Britannica has suggested acceptable alternative measures to accomplish the same purposes which the company views as not offending legal and constitutional standards. For example, it is suggested that instead of the dictated sales representative’s warning card that a fully identifying business card be used coupled with an oral disclosure of the purpose of the sales representative’s contact. Britannica suggests that its sales people would be trained to reveal their sales purposes and to avoid anything misleading. Britannica also argues that it should have a little more freedom in composing its own advertising. The company does not object to the elimination of anything which might suggest that a prospect will not be contacted by a sales representative. The company also would be willing to clearly disclose, but in its own words, that prospects who respond to advertising may likely be contacted by a sales representative.

In my view this is a case where an agency, though with good intentions, in its big brother role has unnecessarily intruded too far into the conduct of legitimate business. The Commission surely has more compelling responsibilities than to dictate the size, wording, and printer’s type to be used inflexibly by the company. Britannica was not given the opportunity to propose or to submit any less damaging forms of remedies to the Commission for prior review.

The remedies appear to me to go beyond any reasonable cure and are more akin to bureaucratic punishment imposed upon a company found by the Commission to be errant. Britannica makes plain the severe, adverse business impact which can be anticipated by its use of the prescribed stark warnings and procedures. It seems to me that to require a salesperson to use the warning card will suggest to many prospects that the sales representative and his company are afflicted with some strange marketplace malady. Even prospects who are predisposed to acquire for themselves and their families the wealth of information found in an encyclopaedia may be expected to turn to some competitor who does not exhibit such abnormal and strange commercial behavior. After all, to be disturbed by the unexpected call of a sales representative or even to suffer a change of mind after purchase of an encyclopedia ordinarily would not be viewed as injurious to a customer’s health. Those persons who show any interest in encyclopaedias may be expected to be those with enough intelligence not to be hopelessly at the mercy of sales representatives. I see no need for making all prospective customers wards of the government when something less may suffice.

When Justice Stevens was a member of this court, he wrote in Papercraft Corp. v. Federal Trade Commission, 472 F.2d 927, 933 (7th Cir. 1973):

“We are conscious of the deference to be accorded to the expertise of the administrative agency, particularly in the fashioning of remedies. But when it selects an untried and blunt instrument which will certainly cause some impairment of statutory objectives [competition], we require a more careful exposition of its justification before we will sanction it as *978a proper remedial tool. The Commission failed to make an adequate demonstration of the need for its exceptional remedy.”

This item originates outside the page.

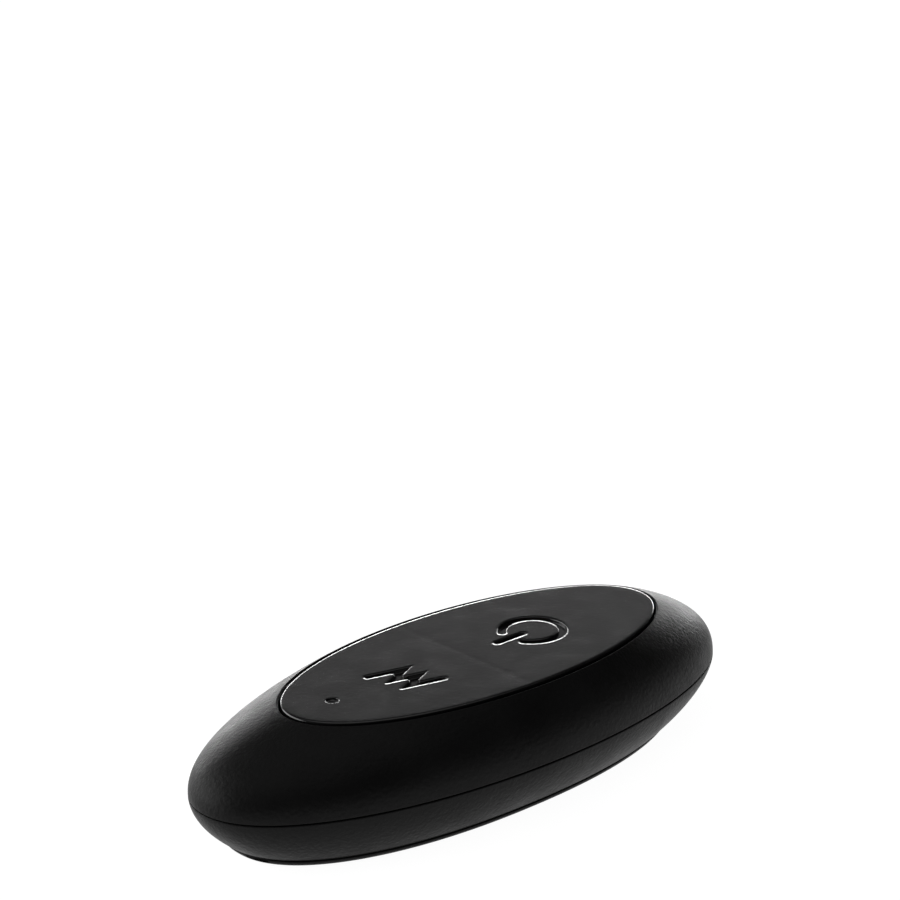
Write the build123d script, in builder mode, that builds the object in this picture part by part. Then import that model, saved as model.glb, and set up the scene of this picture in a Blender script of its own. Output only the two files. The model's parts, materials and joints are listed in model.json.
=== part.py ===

That comment is not without some relevance to this case. We are not bound by our deference to the Commission’s expertise to sanction any remedy the Commission may impose without explanation, or analysis, or any other visible justification when there is the reasonable likelihood that something less harsh to a legitimate business would accomplish the same Commission objectives. As in Siegal Co. v. Federal Trade Commission, 327 U.S. 608, 613, 66 S.Ct. 758, 90 L.Ed. 888 (1940), we are left in the dark as to why some less drastic and damaging remedy would not suffice.

The Commission has brought to our attention the Supplemental Opinion on Petition for Rehearing in Warner-Lambert Co. v. Federal Trade Commission, 183 U.S.App.D.C. 230, 562 F.2d 749 (1977). That opinion explains why certain corrective advertising was considered justified to overcome 50 years of deceptive advertising in which Listerine had been proclaimed and purchased as a remedy for colds. However, even in those circumstances Judge Robb dissented on the basis that the corrective advertising was beyond the Commission’s statutory authority and that the Commission had no authority to punish or impose liability for past conduct. In any event, there is no lingering effect of prior advertising needed to be overcome in the present case.

I would prefer to deny enforcement of the Commission’s order and remand for reconsideration of a more appropriate remedy to be supported by a rational analysis.

There remains the additional issue involving certain materials sought by Britannica under the Freedom of Information Act which the company fears may have exerted some influence on the Commission outside the record. A separate appeal is pending which is an outgrowth of that issue. The majority presumes the regularity of the administrative action. Since the objectionable remedies imposed stand unsupported in the record, I would wait in the resolution of this case until we are'fully informed about the other appeal and its possible effect, if any, upon this case. That would consolidate related matters and avoid to some extent having to rely on implications and presumptions in resolving this case.